Bir İşletmenin Sosyal Sorumluluğu Kârlarını Artırmaktır

Ne zaman iş adamlarının “serbest piyasa sisteminde işletmelerin sosyal sorumluluğu” konusunda konuştuğunu duysam aklıma 70 yaşındayken, hayatı boyunca aslında edebi olmayan bir üslupla konuştuğunu öğrenen Fransız adamın o muhteşem replikleri gelir. İş adamları, işletmelerin “tek ilgisinin” kâr olmadığı, aynı zamanda bazı arzulanan toplumsal hedefleri desteklemek; örneğin istihdam yaratmak, ayrımcılığı önlemek, hava kirliliğinden kaçınmak veya modern reformculardan öne çıkanların slogan haline getirdiği her ne varsa o konudaki sorumluluklarını ciddiye alan bir “toplumsal bilince” sahip olmak gibi bir derdi olduğu hakkında nutuklar çekerken hür teşebbüsü savunduklarına inanırlar.
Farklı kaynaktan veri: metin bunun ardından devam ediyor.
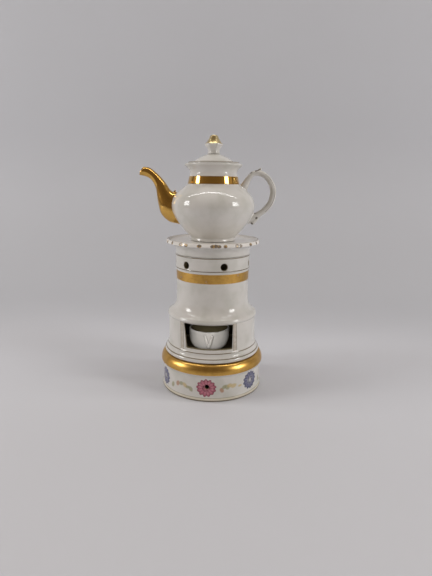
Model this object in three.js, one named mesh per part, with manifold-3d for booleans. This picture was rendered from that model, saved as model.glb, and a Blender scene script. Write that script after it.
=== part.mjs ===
// A small porcelain teapot on its lamp stand. Millimetres, +Z up.
// The origin is the centre of the plinth's underside. The lamp window faces -Y,
// the spout points along -X and the handle along +X.
import * as THREE from 'three';
import { mergeVertices } from 'three/addons/utils/BufferGeometryUtils.js';
import Module from 'manifold-3d';

const wasm = await Module();
wasm.setup();

// Fits
const seatGap = 0.3;
const dropInClearance = 0.6;
const wickClearance = 0.3;

// Oil cup
const cupRadius = 20.2;
const cupHeight = 21.3;
const cupFootRadius = 12.5;
const cupWall = 2.4;
const cupFloor = 3.4;
const cupFootRecess = 0.8;
const cupOffset = -2.8;
const cupTurn = 4;
const cupHandleThickness = 3;
const cupHandleSpread = 3.2;
const cupHandleTop = 18.2;
const cupHandleBottom = 6.6;
const cupHandleReach = 1.6;

// Floating wick
const floatRadius = 8.5;
const floatThickness = 4;
const plateRadius = 5.5;
const plateThickness = 0.6;
const wickRadius = 0.9;
const wickRise = 4.6;

// Lamp stand
const drumRadius = 42.6;
const drumTopSwell = 0.9;
const standWall = 3.7;
const drumBeadHeight = 2.2;
const footSpread = 4.1;
const footHeight = 11.7;
const footBevel = 1.2;
const windowSill = 12.2;
const windowWidening = 4.7;
const windowLintel = 1.1;
const windowOffset = 0.85;
const windowCornerRadius = 2;
const windowPassage = 2.2;
const shoulderHeight = 13.6;
const shaftRadius = 34.75;
const shaftWall = 3.4;
const shaftHeight = 19.6;
const shaftFlare = 0.4;
const bandHeight = 9;
const ringHeight = 15;
const ringStep = 0.35;
const beadWidth = 0.35;
const ventRadius = 3.3;
const ventCount = 6;
const ventTurn = 22;
const ventHeight = 6.4;

// Plinth
const plinthHeight = 35.5;
const plinthStep = 2.8;
const plinthTaper = 1.1;
const plinthWall = 4;
const plinthFloor = 4;
const ovoloHeight = 9.1;
const ovoloDepth = 5.4;
const ovoloOverhang = 1.1;
const locatingRingHeight = 2.2;
const locatingRingWall = 2.2;
const locatingRingInset = 2.2;
const plinthVentRadius = 2.1;
const plinthVentHeight = 14.4;

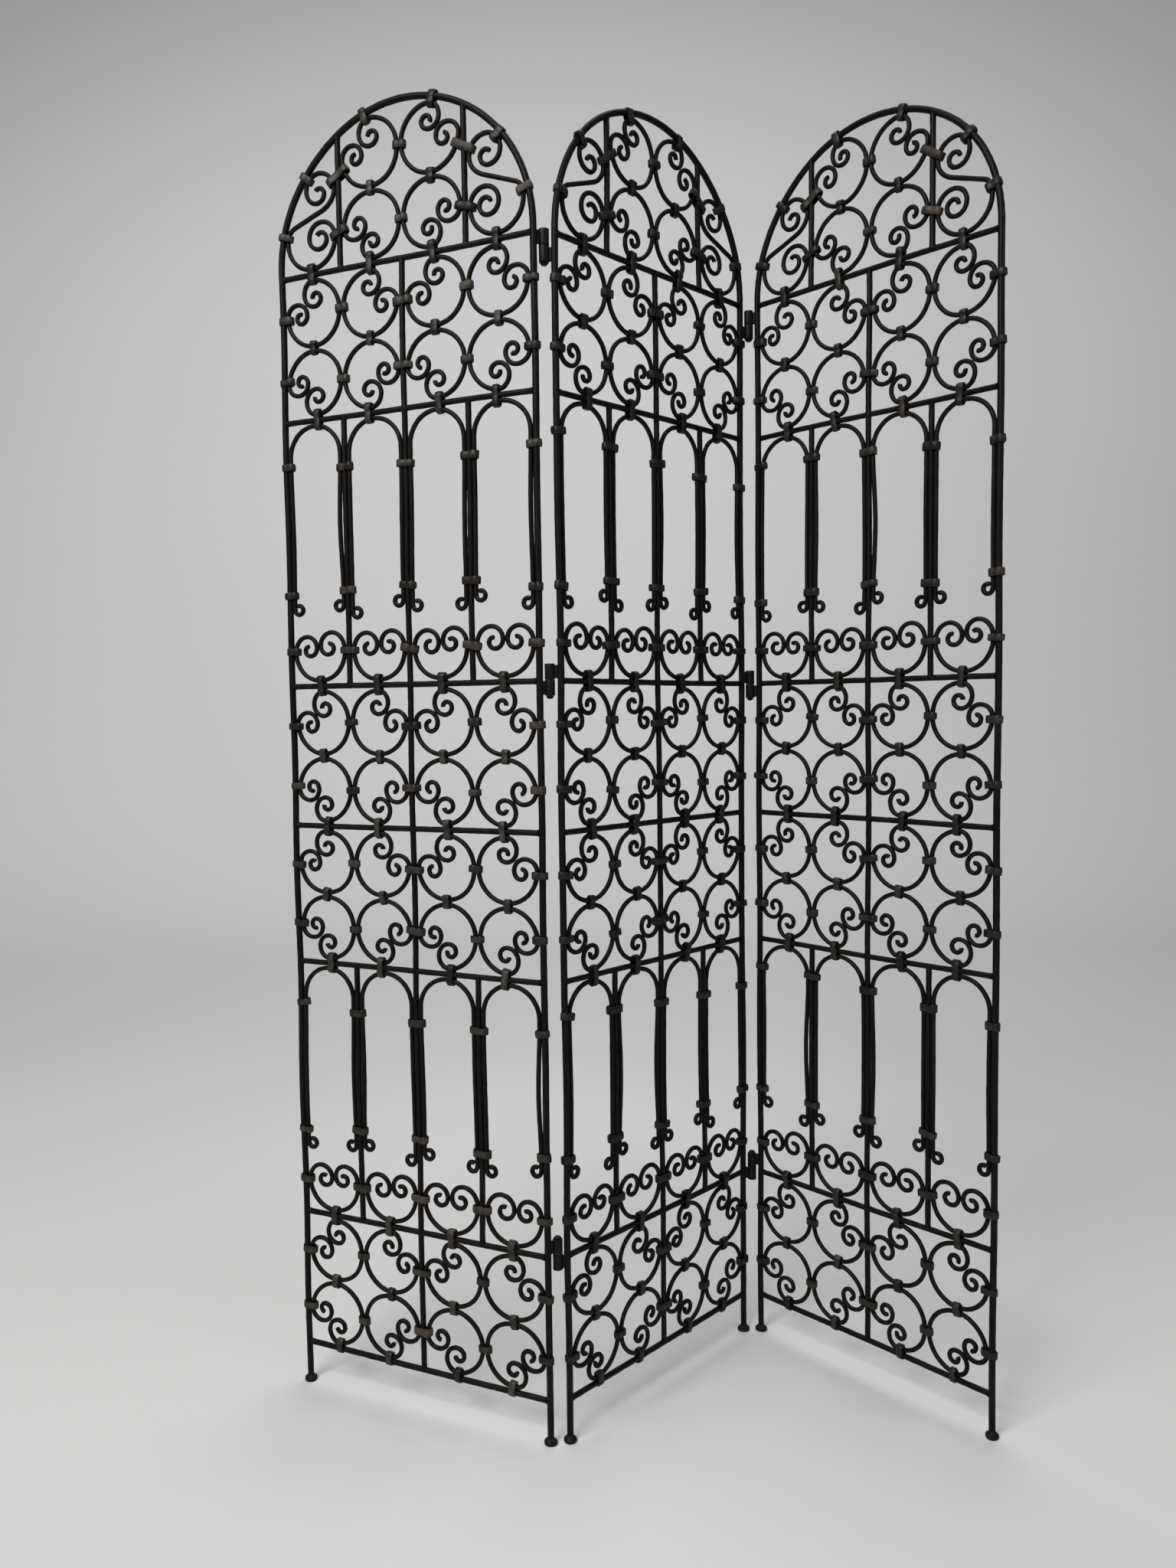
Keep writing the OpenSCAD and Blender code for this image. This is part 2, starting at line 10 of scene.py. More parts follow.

Eğer onlar veya bir başkası gerçekten kendilerini ciddiye alacak olsa aslında onların saf ve katıksız bir sosyalizm vaazı verdiğini fark eder. Bu şekilde konuşan iş adamları, özgür bir toplumun son birkaç yüzyıldır temelini oyan entelektüel güçlerin bilinçsiz birer kuklasıdır.